Influence of interface microstructure on the strength of the transition joint between Ti-6Al-4V and stainless steel

Abstract

Solid-state diffusion bonding of Ti-6Al-4V and type 304 SS was investigated in the temperature range of 750 °C to 950 °C, under a uniaxial load for 5.4 ks in vacuum. The diffusion bonds were characterized using light and scanning electron microscopy. The scanning electron microscopic images in backscattered mode show the existence of different reaction layers in the diffusion zone. The composition of these layers was determined by energy-dispersive X-ray spectroscopy (EDS) to contain the α-Fe, χ, λ, FeTi, β-Ti, and Fe2Ti4O phases.
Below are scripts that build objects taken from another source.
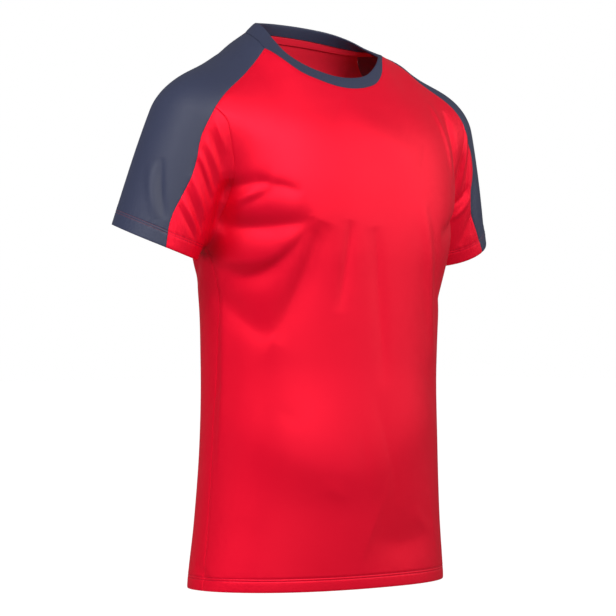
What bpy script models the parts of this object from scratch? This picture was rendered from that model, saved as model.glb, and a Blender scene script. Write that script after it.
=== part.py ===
"""Football jersey with short raglan sleeves, filled out as if worn and empty inside.

Every sewn piece is a closed wall of cloth. One smooth form gives the outer face of all of them: a body
lofted through level sections, blended with two tapered sleeves. Seams are lines on that form, each piece
is a grid between its seams, and the folds move the grid along the form's own direction.
Metres. The origin is between the shoulder points at the neck, +X is the wearer's left, -Y the front.
"""

import math

import bpy
import numpy as np

GARMENT = "football_jersey"

# Cloth
CLOTH_WALL = 0.0020
BAND_WALL = 0.0026
TAPE_WALL = 0.0010
SEAM_GAP = 0.0003
TAPE_GAP = 0.0010

# Body sections from hem to neck: level, half width, front and back lines, squareness of the outline
BODY = np.array([
    # level  half_width  front    back   squareness
    (-0.760, 0.1905, -0.1205, 0.0955, 2.20),
    (-0.680, 0.1886, -0.1215, 0.0965, 2.20),
    (-0.600, 0.1772, -0.1258, 0.0968, 2.20),
    (-0.500, 0.1682, -0.1300, 0.0960, 2.20),
    (-0.400, 0.1653, -0.1318, 0.0978, 2.20),
    (-0.300, 0.1717, -0.1345, 0.0965, 2.30),
    (-0.260, 0.1785, -0.1357, 0.0947, 2.50),
    (-0.220, 0.1838, -0.1352, 0.0909, 2.65),
    (-0.160, 0.1930, -0.1300, 0.0905, 2.55),
    (-0.110, 0.1995, -0.1170, 0.0912, 2.35),
    (-0.080, 0.1990, -0.1020, 0.0900, 2.20),
    (-0.060, 0.1925, -0.0900, 0.0860, 2.10),
    (-0.045, 0.1815, -0.0815, 0.0825, 2.00),
    (-0.031, 0.1625, -0.0740, 0.0780, 2.00),
    (-0.012, 0.1290, -0.0660, 0.0700, 2.00),
    (+0.003, 0.0985, -0.0600, 0.0620, 2.00),
    (+0.015, 0.0855, -0.0550, 0.0550, 2.00),
    (+0.030, 0.0790, -0.0500, 0.0470, 2.00),
    (+0.060, 0.0730, -0.0450, 0.0400, 2.00),
])
HEM_LEVEL = -0.679
SHOULDER_LEAN = 0.004       # the left shoulder rides higher than the right, per metre across
NECK_LEAN = 0.080           # and the right side of the neck rides higher than the left

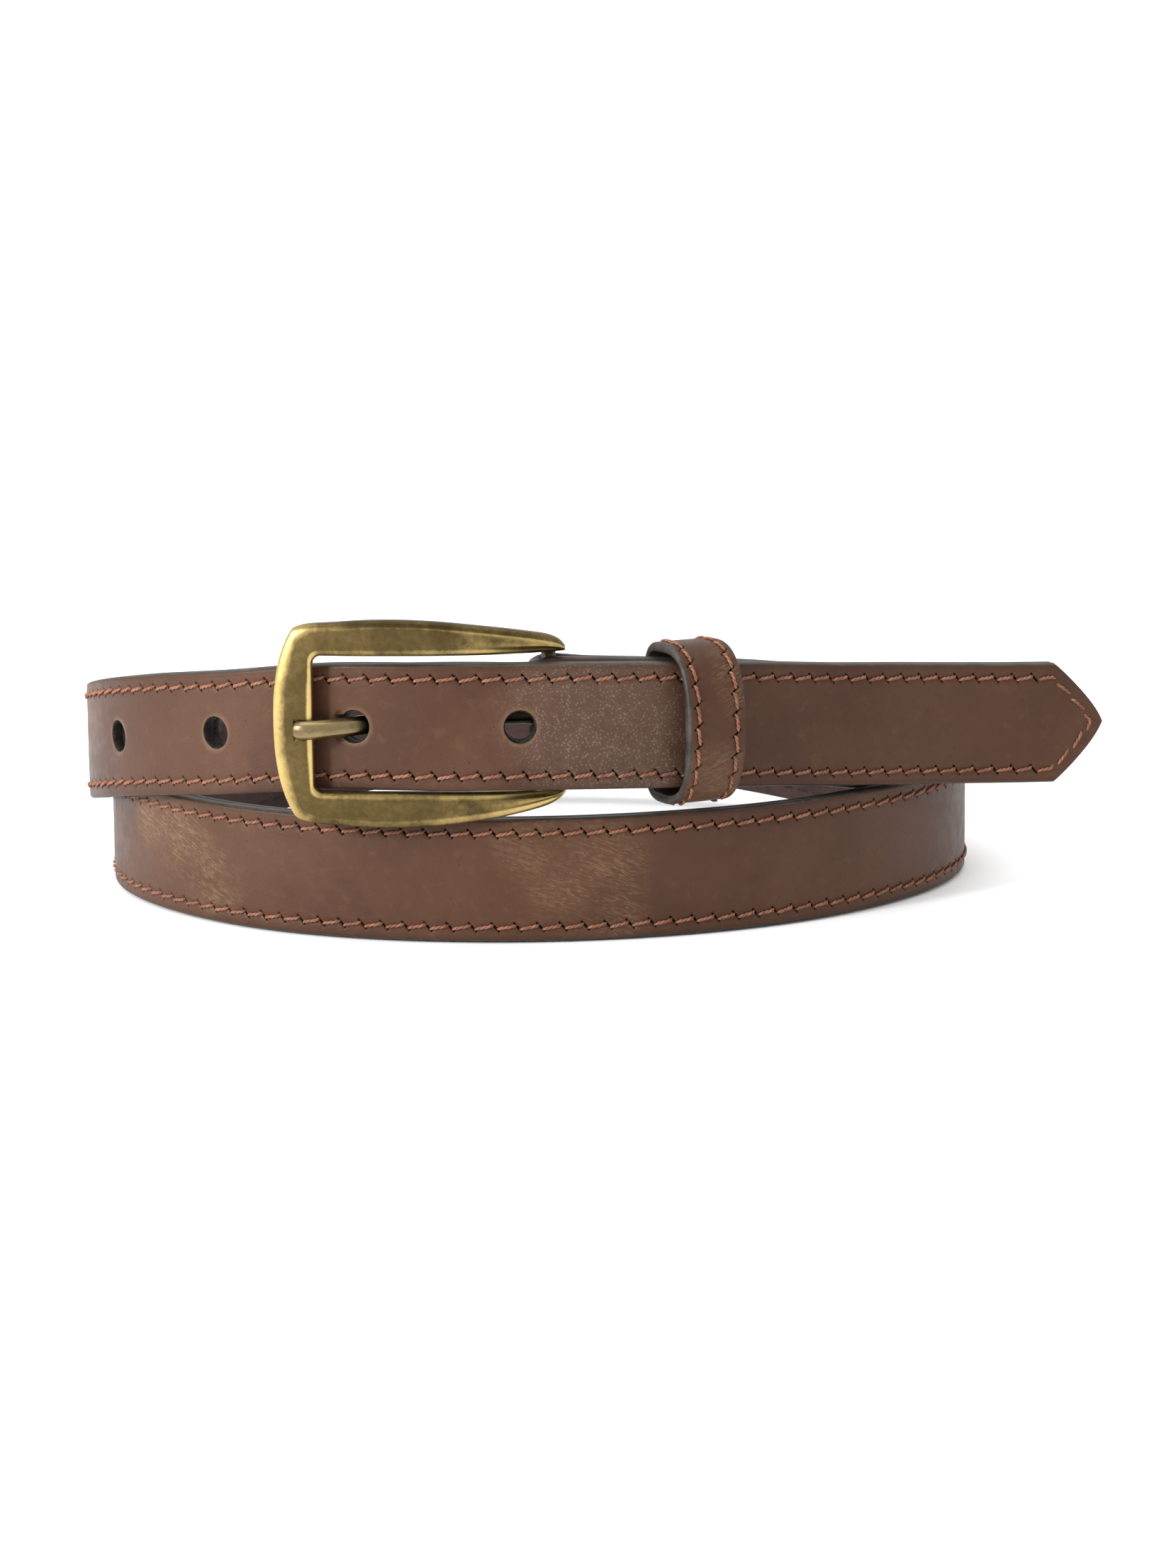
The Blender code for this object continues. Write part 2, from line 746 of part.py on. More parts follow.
def make_keeper():
    lining = keeper_layer("keeper_lining", 0.0, KEEPER_LINING_THICKNESS, materials["lining"])
    face_start = KEEPER_LINING_THICKNESS + KEEPER_LAYER_GAP
    face = keeper_layer("keeper_face", face_start, KEEPER_FACE_THICKNESS, materials["leather"])
    wall = face_start + KEEPER_FACE_THICKNESS
    centre, along, inwards, up = keeper_axes()
    back = centre + inwards * (KEEPER_BACK[0] + wall + GAP + STAPLE_WIRE_RADIUS)
    leg = wall + GAP + STAPLE_WIRE_RADIUS - 0.4
    make_staple(back, inwards, up, leg)
    for side in (1, -1):
        place = back + up * side * STAPLE_HALF_SPAN
        mesh = cylinder_mesh("staple_hole", STAPLE_WIRE_RADIUS + GAP, 12.0, 10)
        cutter = add_cutter(f"staple_hole_{'upper' if side > 0 else 'lower'}", mesh)
        cutter.matrix_world = axes_matrix(place, inwards, along)
        cut(face, cutter)
        cut(lining, cutter)


def make_staple(crown, inwards, up, leg):
    """A bent wire across the keeper's butt joint, with its two legs through the leather."""
    curve = bpy.data.curves.new("staple_wire", "CURVE")
    curve.dimensions = "3D"
    curve.bevel_depth = STAPLE_WIRE_RADIUS * MM
    curve.bevel_resolution = 2
    curve.use_fill_caps = True
    spline = curve.splines.new("POLY")
    bend = 0.6
    span = STAPLE_HALF_SPAN
    shape = (
        (-span, leg),
        (-span, bend),
        (-span + 0.2, 0.2),
        (-span + bend, 0.0),
        (span - bend, 0.0),
        (span - 0.2, 0.2),
        (span, bend),
        (span, leg),
    )
    spline.points.add(len(shape) - 1)
    for point, (height, depth) in zip(spline.points, shape):
        place = crown - inwards * depth + up * height
        point.co = (*(Vector(place) * MM), 1.0)
    source = bpy.data.objects.new("staple_wire", curve)
    parts.objects.link(source)
    bpy.context.view_layer.update()
    graph = bpy.context.evaluated_depsgraph_get()
    mesh = bpy.data.meshes.new_from_object(source.evaluated_get(graph))
    bpy.data.objects.remove(source, do_unlink=True)
    bm = bmesh.new()
    bm.from_mesh(mesh)
    bmesh.ops.remove_doubles(bm, verts=bm.verts, dist=0.00001)
    bm.to_mesh(mesh)
    bm.free()
    mesh.materials.clear()
    add_object("keeper_staple", mesh, parts, materials["steel"])


# ---------------------------------------------------------------- assembly

clear_scene()
parts = new_collection("leather_belt")
cutters = new_collection("cutters")
materials = make_materials()
route = Route()

make_strap()
make_buckle()
make_prong()
make_rivets()
make_keeper()
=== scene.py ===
"""Looks of the leather belt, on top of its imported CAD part. Lengths are in millimetres until a mesh
is made. +Z is up, +X points towards the free tip and -Y towards the front."""

import math

import bmesh
import bpy
import numpy as np
from mathutils import Matrix, Vector


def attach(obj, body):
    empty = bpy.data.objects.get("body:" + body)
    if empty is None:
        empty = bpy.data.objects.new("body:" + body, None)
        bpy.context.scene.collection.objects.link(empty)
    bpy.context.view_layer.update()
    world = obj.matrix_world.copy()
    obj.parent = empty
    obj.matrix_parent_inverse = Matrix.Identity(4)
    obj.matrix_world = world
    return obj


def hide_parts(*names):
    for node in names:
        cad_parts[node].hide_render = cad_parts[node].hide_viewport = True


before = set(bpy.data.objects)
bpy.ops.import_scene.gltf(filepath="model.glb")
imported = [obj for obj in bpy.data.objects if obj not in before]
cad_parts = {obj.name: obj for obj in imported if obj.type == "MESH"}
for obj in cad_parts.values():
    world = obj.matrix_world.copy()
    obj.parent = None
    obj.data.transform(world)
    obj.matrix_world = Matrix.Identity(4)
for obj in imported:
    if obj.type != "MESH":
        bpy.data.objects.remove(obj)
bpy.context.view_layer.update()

MM = 0.001

# ---------------- sizes, most of them as in part.py

STRAP_WIDTH = 19.05
HALF_WIDTH = STRAP_WIDTH / 2
STRAP_THICKNESS = 3.2
LINING_DEPTH = 1.78  # from the grain to where the lining starts, with the glue line closed
FACE_DEPTH = 1.72
TIP_POINT_LENGTH = 8.6
TIP_POINT_POWER = 0.72
HOLE_COUNT = 5
HOLE_RADIUS = 2.3
HOLE_PITCH = 25.6
BUCKLED_HOLE = 4
BUCKLED_HOLE_TO_TIP = 129.3
KEEPER_TO_TIP = 74.2
BAR_RADIUS = 1.1
BAR_TO_CLOSED_SIDE = 41.75
FRAME_THICKNESS = 2.6
FRAME_BOW = (  # distance from the closed side, and how far the frame's middle is ahead of the bar
    (0.0, 3.5), (3.0, 4.2), (6.5, 4.8), (12.0, 5.7), (18.0, 6.2),
    (30.0, 6.3), (35.5, 5.4), (40.0, 3.8), (44.4, 1.8),
)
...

The presence of these intermetallics was confirmed by X-ray diffraction. The bond strength was evaluated, and the maximum tensile strength of ∼342 MPa and the maximum shear strength of ∼237 MPa were obtained for the diffusion couple processed at 800 °C due to the finer width of the brittle intermetallic layers. With a rise in joining temperature, the bond strength drops owing to an increase in the width of the reaction layers. The activation energy and growth constant were calculated in the temperature range of 750 °C to 950 °C for the reaction products. The χ phase showed the fastest growth rate. A fracture-surface observation in a scanning electron microscope (SEM) using EDS demonstrates that failure takes place mainly through the β-Ti phase for the diffusion couples processed in the aforementioned temperature range.